Tonight is a prime example. I have played 180 hands and have raised preflop with AA, AKs, AJs, and KK once each, QQ twice, and with AKo three times. ALL of these hands save one AKo have gotten cracked, and all but one of the losses have come at the hands of some dolt who entered the pot with a trash hand but caught a miracle card on the turn or river.
This has been the story for several weeks now. I am seriously thinking of quitting, as I have begun to believe that until I can afford to play at a higher limit with players who actually FOLD their pocket threes on occasion, my time would be better spent honing my blackjack game.
This message is mostly me venting...but somebody tell me: is it REALLY possible to beat these micro-limit games or should I just wait until I can afford to play at a higher level?
Perfect response amongst the many flames to this post:
"I have played 180 hands and have ..."
Yes, the micro-limits can be beat, if YOU are ready to beat the micros is a completely different question.
"I started studying hold'em a few months ago because I can beat blackjack but can't get to the casino on a regular basis and wanted to develop some other card game skills. I did well my first week on Party Poker but have hemmoraged funds ever since, mostly via bad beats by nitwits who call to the river with junk."
I know you are new to poker, so don't take this harshly, but blaming your loses on nitwits that play junk to the river is like wearing a T-shirt with the words "Poker Idiot" on it.
p.s. I meant that in the nicest way possible.
Go read the thread for more perspective.
Good God, this has been a three Guinness post. Nothing like a combination of being thirsty AND long-winded.
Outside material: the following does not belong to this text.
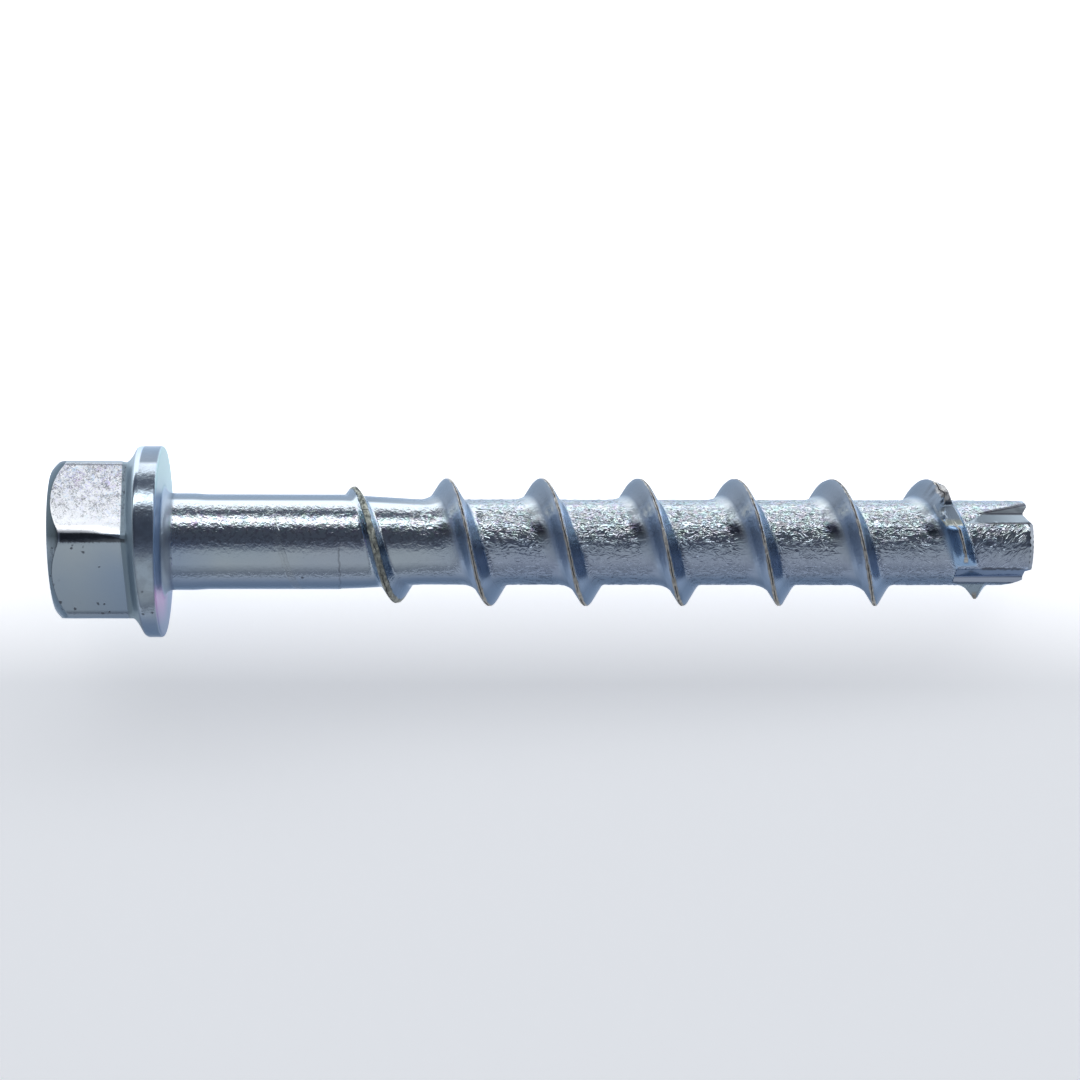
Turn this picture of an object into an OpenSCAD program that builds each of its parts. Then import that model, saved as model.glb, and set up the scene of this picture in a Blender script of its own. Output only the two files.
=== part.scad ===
// Hex flange concrete screw for an 8 mm hole, in one piece of steel.
// It lies as it comes to rest: on the flange's rim and on one crest of the thread.
// The origin is the centre of the bearing face, and the tip lies towards +X.

/* [Head] */
// Width across the flats of the hexagon
across_flats = 12.55; // [12.3:0.05:12.8]
// Rounding of the hexagon's six upright corners
hex_corner_r = 1.3; // [0.6:0.05:1.6]
// Height of the whole head above the bearing face
head_height = 8.75; // [8.4:0.05:9]
// Radius of the plain flat end inside the rounded chamfer
head_end_r = 5.9; // [5.6:0.05:6]
// Length of that chamfer along the axis, at the corners
head_chamfer = 1.35; // [1:0.05:1.5]
// Radius of the chamfer's convex curve
head_dome_r = 2.5; // [2:0.1:4]

/* [Flange] */
// Diameter of the flange
flange_d = 15.65; // [15:0.05:16.4]
// Thickness of its upright rim
flange_rim = 1.35; // [1.1:0.05:1.6]
// Rounding between the rim and the bearing face
flange_face_r = 0.25; // [0.15:0.05:0.4]
// Rounding between the rim and the sloping back
flange_back_r = 0.45; // [0.3:0.05:0.6]
// Steepness of the back at the rim, measured from the bearing face
flange_slope = 30; // [24:1:36]
// Distance of the back's foot, on the hexagon's sides, from the bearing face
flange_foot = 2.45; // [2.3:0.05:2.8]
// Concave rounding of that foot
flange_foot_r = 0.25; // [0.15:0.05:0.4]

/* [Shank] */
// Length from the bearing face to the tip
shank_length = 70.7; // [70:0.1:74]
// Diameter of the short collar under the flange
collar_d = 7.9; // [7.7:0.05:8]
// Length of that collar
collar_length = 2.9; // [2:0.1:4]
// Diameter of the smooth shank
shank_d = 7.75; // [7.6:0.05:7.9]
// Fillet under the flange
root_fillet = 0.4; // [0.3:0.05:0.6]
// Where the shank starts to narrow to the core
narrow_start = 14.5; // [13:0.1:16]
// Where it has become the core
narrow_end = 21; // [19:0.1:22]

/* [Thread] */
// Core diameter
core_d = 6.98; // [6.8:0.02:7.2]
// Outer diameter of the thread
thread_d = 10.5; // [10.2:0.05:10.8]
// Advance of the right-hand thread in one turn
pitch = 7.95; // [7.6:0.05:8.2]
// Distance of the first full crest on the +Y side from the bearing face
first_crest = 22.7; // [22:0.05:24]
// Width of the flat crest
crest_land = 0.25; // [0.2:0.05:0.5]
// Angle of each flank from the cross-section
flank_angle = 29; // [27:0.5:33]
// How far the rolled ridge leans to the tip on the +Y side, and to the head opposite
ridge_lean = 0.12; // [0:0.02:0.2]
// How much closer to the tip the ridge starts than its pitch would put it
start_shift = 0.55; // [0:0.05:0.7]
// How much further on the last crest lies than its pitch would put it
end_shift = 0.35; // [0:0.05:0.5]
// Flat faces in one turn of the ridge
steps_per_turn = 48; // [24:6:60]

/* [Tip] */
// Bevel round the cut end
tip_bevel = 0.35; // [0.2:0.05:0.5]
// Number of saw-tooth flutes
flute_count = 4; // [2:1:5]
// Angle between the first two flutes, which the others divide the rest around
flute_gap = 99; // [72:1:120]
// Length of the flutes, through the last ridge
flute_length = 6.3; // [5:0.1:7]
// Depth of the flutes where they start
flute_depth = 0.3; // [0.2:0.02:0.4]
// Slope of the flutes, which are deepest at the tip
flute_slope = 1; // [0:0.5:2]
// Height of the first flute's floor over the core where it starts
first_flute_rise = 0.13; // [0:0.01:0.2]
// Slope of the first flute
first_flute_slope = 5; // [4:0.5:6]
// Lean of a flute's steep wall from the radius
flute_lean = 30; // [0:5:40]
// Width of the first flute, which stops short of the last ridge's crest
first_flute_w = 2.4; // [2:0.1:4.5]
// Width of the other flutes
flute_w = 4.5; // [2:0.1:4.5]
// Depth of the V notch across the end, beside the first flute
notch_depth = 0.95; // [0.6:0.05:1.2]
// Distance of that notch from the axis
notch_offset = 2.35; // [1.8:0.05:2.4]
// How far the end is cut back on the opposite side
step_depth = 0.5; // [0.4:0.05:0.9]

/* [Hidden] */

steel = "lightsteelblue";
$fn = 96;
arc_steps = 6;

flange_r = flange_d / 2;
core_r = core_d / 2;
ridge_h = (thread_d - core_d) / 2;
hex_r = across_flats / 2;
corner_reach = hex_r / cos(30);

// Angles round the axis run from +Y towards +Z, the way a right-hand thread advances.
// The hexagon's near corner, and the bottom of the first flute, as they lie at rest.
hex_turn = 28;
flute_turn = 60;

// The ridge rises out of the shank over more than a turn, and dies out behind the last crest.
// Each pair is an angle along the helix and the share of the ridge's full height there.
growth = [
    [-490, 0], [-450, 0.24], [-360, 0.62], [-180, 0.87], [0, 0.98], [90, 1],
    [1820, 1], [1900, 0.9], [1980, 0.68], [2060, 0]
];
first_turn = growth[0][0];
last_turn = growth[len(growth) - 1][0];

// The screw stands on the front edge of its rim and on the crest that faces down.
rest_turn = 4 * 360 + 270;
rest_crest = first_crest - ridge_lean + pitch * rest_turn / 360;
rest_tilt = atan((flange_r - thread_d / 2) / (rest_crest + flange_face_r));

// Points of an arc about [x, y], from one angle to another
function arc(x, y, r, from, to, steps = arc_steps) =
    [for (i = [0:steps]) let (a = from + (to - from) * i / steps) [x + r * cos(a), y + r * sin(a)]];

// Outline of a hexagon with rounded corners, one corner at hex_turn
function hexagon_outline() =
    [for (i = [0:5]) let (a = hex_turn + 60 * i, reach = corner_reach - hex_corner_r / cos(30))
        each arc(reach * cos(a), reach * sin(a), hex_corner_r, a - 30, a + 30, 4)];

// Where the chamfer's curve has its centre, from its two ends on the head's outline
chamfer_inner = [head_end_r, -head_height];
chamfer_outer = [corner_reach, -head_height + head_chamfer];
chamfer_span = chamfer_outer - chamfer_inner;
chamfer_middle = (chamfer_outer + chamfer_inner) / 2;
chamfer_inset = sqrt(head_dome_r * head_dome_r - chamfer_span * chamfer_span / 4);
chamfer_centre = chamfer_middle + [-chamfer_span[1], chamfer_span[0]] / norm(chamfer_span) * chamfer_inset;
chamfer_from = atan2(chamfer_inner[1] - chamfer_centre[1], chamfer_inner[0] - chamfer_centre[0]);
chamfer_to = atan2(chamfer_outer[1] - chamfer_centre[1], chamfer_outer[0] - chamfer_centre[0]);

// The hexagon, cut to a rounded chamfer at its end
module hexagon() {
    intersection() {
        translate([0, 0, -head_height])
            linear_extrude(head_height - flange_rim / 2) polygon(hexagon_outline());
        rotate_extrude()
            polygon(concat(
                [[0, -head_height]],
                arc(chamfer_centre[0], chamfer_centre[1], head_dome_r, chamfer_from, chamfer_to),
                [[corner_reach + 1, chamfer_outer[1]], [corner_reach + 1, 0], [0, 0]]
            ));
    }
}

// The flange: a disc with a rounded rim
back_end = [flange_r - flange_back_r * (1 - sin(flange_slope)), -flange_rim - flange_back_r * cos(flange_slope)];

module flange() {
    rotate_extrude()
        polygon(concat(
            [[0, 0]],
            arc(flange_r - flange_face_r, -flange_face_r, flange_face_r, 90, 0),
            arc(flange_r - flange_back_r, -flange_rim, flange_back_r, 0, flange_slope - 90),
            [[0, back_end[1]]]
        ));
}

// The flange's sloping back, which leaves all sides of the hexagon at one height.
// Each layer is [distance from the bearing face, growth over the hexagon].
overlap = 0.03;
foot_layers = [
    [flange_foot + 1.1 * flange_foot_r, -overlap],
    [flange_foot + 0.4 * flange_foot_r, 0.15 * flange_foot_r],
    [flange_foot, 0.45 * flange_foot_r]
];

module layer(i) {
    translate([0, 0, -foot_layers[i][0]])
        linear_extrude(overlap) offset(delta = foot_layers[i][1]) polygon(hexagon_outline());
}

module flange_back() {
    for (i = [0:len(foot_layers) - 2])
        hull() {
            layer(i);
            layer(i + 1);
        }
    hull() {
        layer(len(foot_layers) - 1);
        translate([0, 0, back_end[1] - overlap]) cylinder(r = back_end[0] - overlap, h = 2 * overlap, $fn = 32);
    }
}

// The shank: collar, smooth length, taper and core, up to the bevelled end
module shank() {
    fillet_r = collar_d / 2 + root_fillet;
    rotate_extrude()
        polygon(concat(
            [[0, -flange_rim / 2], [fillet_r, -flange_rim / 2]],
            arc(fillet_r, root_fillet, root_fillet, 270, 180),
            [
                [collar_d / 2, collar_length],
                [shank_d / 2, collar_length + (collar_d - shank_d) / 2],
                [shank_d / 2, narrow_start],
                [core_r, narrow_end],
                [core_r, shank_length - tip_bevel],
                [core_r - tip_bevel, shank_length],
                [0, shank_length]
            ]
        ));
}

// The ridge's section as [distance from its middle, height over the core], head side first:
// a long flared foot, the straight flanks, the crest, and a shorter foot on the tip side.
// Both feet end inside the core.
land = crest_land / 2;
foot_h = 0.3 * ridge_h;
foot_u = land + (ridge_h - foot_h) * tan(flank_angle);
sunk_h = -0.12;
section = [
    [-foot_u - 1.25, sunk_h],
    [-foot_u - 0.8, 0.13],
    [-foot_u - 0.35, 0.31],
    [-foot_u, foot_h],
    [-land, ridge_h],
    [land, ridge_h],
    [foot_u, foot_h],
    [foot_u + 0.27, 0.17],
    [foot_u + 0.6, sunk_h]
];

// Where the crest lies along the axis: a plain helix, with a lean and two uneven ends
shift_in = [-360, 240];
shift_out = [1800, 1980];
function crest_z(a) =
    first_crest + pitch * a / 360 - ridge_lean * (1 - cos(a))
    + start_shift * max(0, (shift_in[1] - a) / (shift_in[1] - shift_in[0]))
    + end_shift * max(0, (a - shift_out[0]) / (shift_out[1] - shift_out[0]));

// A ridge that is lower is also narrower, and its ends dip under the surface
least_share = 0.04;
ridge_dip = 0.12;
function ridge_point(a, p) =
    let (
        s = max(least_share, lookup(a, growth)),
        r = core_r + p[1] * s - ridge_dip * (1 - s),
        u = sign(p[0]) * (land + (abs(p[0]) - land) * (0.3 + 0.7 * s))
    )
    [r * cos(a), r * sin(a), crest_z(a) + u];

module ridge() {
    steps = round((last_turn - first_turn) / 360 * steps_per_turn);
    count = len(section);
    points = [for (i = [0:steps], p = section)
        ridge_point(first_turn + (last_turn - first_turn) * i / steps, p)];
    sides = [for (i = [0:steps - 1], j = [0:count - 1])
        let (k = (j + 1) % count, a = i * count, b = a + count)
        each [[a + j, a + k, b + k], [a + j, b + k, b + j]]];
    start_cap = [for (j = [1:count - 2]) [0, j + 1, j]];
    last = steps * count;
    end_cap = [for (j = [1:count - 2]) [last, last + j, last + j + 1]];
    polyhedron(points, concat(sides, start_cap, end_cap));
}

// One saw-tooth flute through the last ridge: a steep wall, and a wall along the tangent
module flute(width, start_r, slope) {
    reach = thread_d;
    overrun = 1;
    wedge = [[0, 0], reach * [-sin(flute_lean), cos(flute_lean)], [width + overrun, reach], [width, 0]];
    translate([0, start_r, shank_length - flute_length])
        rotate([slope, 0, 0])
            linear_extrude(flute_length + overrun) polygon(wedge);
}

// What is missing of the end, drawn as [distance from the axis, distance before the tip]:
// a V notch on the +Y side, and a step with a worn edge on the -Y side
notch = [
    [notch_offset, notch_depth],
    [notch_offset + 2 * notch_depth, -0.25 * notch_depth],
    [notch_offset - 1.2 * notch_depth, -0.3 * notch_depth]
];
step_x = 0.64 * core_r;
step = [
    [-step_x, -1],
    [-step_x - 0.08, step_depth],
    [-0.88 * core_r, step_depth],
    [-0.95 * core_r, step_depth + 0.75],
    [-core_r - 0.05, step_depth + 1.75],
    [-core_d, step_depth + 1.75],
    [-core_d, -1]
];
module end_cuts() {
    translate([0, core_d, shank_length])
        rotate([90, 0, 0])
            linear_extrude(2 * core_d)
                for (outline = [notch, step])
                    polygon([for (p = outline) [p[0], -p[1]]]);
}

function flute_angle(i) =
    flute_turn + (i == 0 ? 0 : flute_gap + (360 - flute_gap) / (flute_count - 1) * (i - 1));

module concrete_screw() {
    color(steel)
        rotate([0, rest_tilt, 0])
            rotate([90, 0, 90])
                difference() {
                    union() {
                        hexagon();
                        flange();
                        flange_back();
                        shank();
                        ridge();
                    }
                    for (i = [0:flute_count - 1])
                        rotate([0, 0, flute_angle(i) - 90])
                            if (i == 0) flute(first_flute_w, core_r + first_flute_rise, first_flute_slope);
                            else flute(flute_w, core_r - flute_depth, flute_slope);
                    end_cuts();
                }
}

concrete_screw();
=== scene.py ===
"""A zinc-plated concrete screw with a hexagon flange head, lying on a pale floor."""
import math

import bmesh
import bpy
import numpy as np
from mathutils import Matrix, Vector, noise


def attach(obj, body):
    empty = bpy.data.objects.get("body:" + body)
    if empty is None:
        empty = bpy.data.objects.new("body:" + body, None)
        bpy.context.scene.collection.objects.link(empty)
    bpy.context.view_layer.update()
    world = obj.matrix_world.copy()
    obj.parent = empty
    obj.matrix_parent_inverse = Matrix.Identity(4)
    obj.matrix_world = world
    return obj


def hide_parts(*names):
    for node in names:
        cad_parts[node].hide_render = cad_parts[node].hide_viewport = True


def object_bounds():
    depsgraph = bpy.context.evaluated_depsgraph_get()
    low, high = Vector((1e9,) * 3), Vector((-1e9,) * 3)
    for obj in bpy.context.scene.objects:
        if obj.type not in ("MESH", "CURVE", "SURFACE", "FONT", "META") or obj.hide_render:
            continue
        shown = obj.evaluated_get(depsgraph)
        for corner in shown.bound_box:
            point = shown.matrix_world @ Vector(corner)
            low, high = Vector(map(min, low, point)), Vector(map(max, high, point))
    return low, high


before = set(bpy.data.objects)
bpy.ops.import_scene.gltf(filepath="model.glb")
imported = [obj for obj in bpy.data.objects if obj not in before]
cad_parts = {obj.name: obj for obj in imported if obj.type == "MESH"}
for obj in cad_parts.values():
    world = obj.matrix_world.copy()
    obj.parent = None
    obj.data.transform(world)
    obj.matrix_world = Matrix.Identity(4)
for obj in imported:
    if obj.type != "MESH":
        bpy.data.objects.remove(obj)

CAD_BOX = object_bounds()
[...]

I bought a damn domain name. Finally.
Also spent some time today reading Iraqi blogs. Interesting perspectives. Is it too much to hope for to find Bin Laden next?
Link of the Day:
Paintball Equals Tragedy Plus Time
Columbine Paintball offers a chance for individuals and groups to re-enact the school massacre with paint in place of precious life-giving fluids. "Come and shoot your friends and family members in remembrance."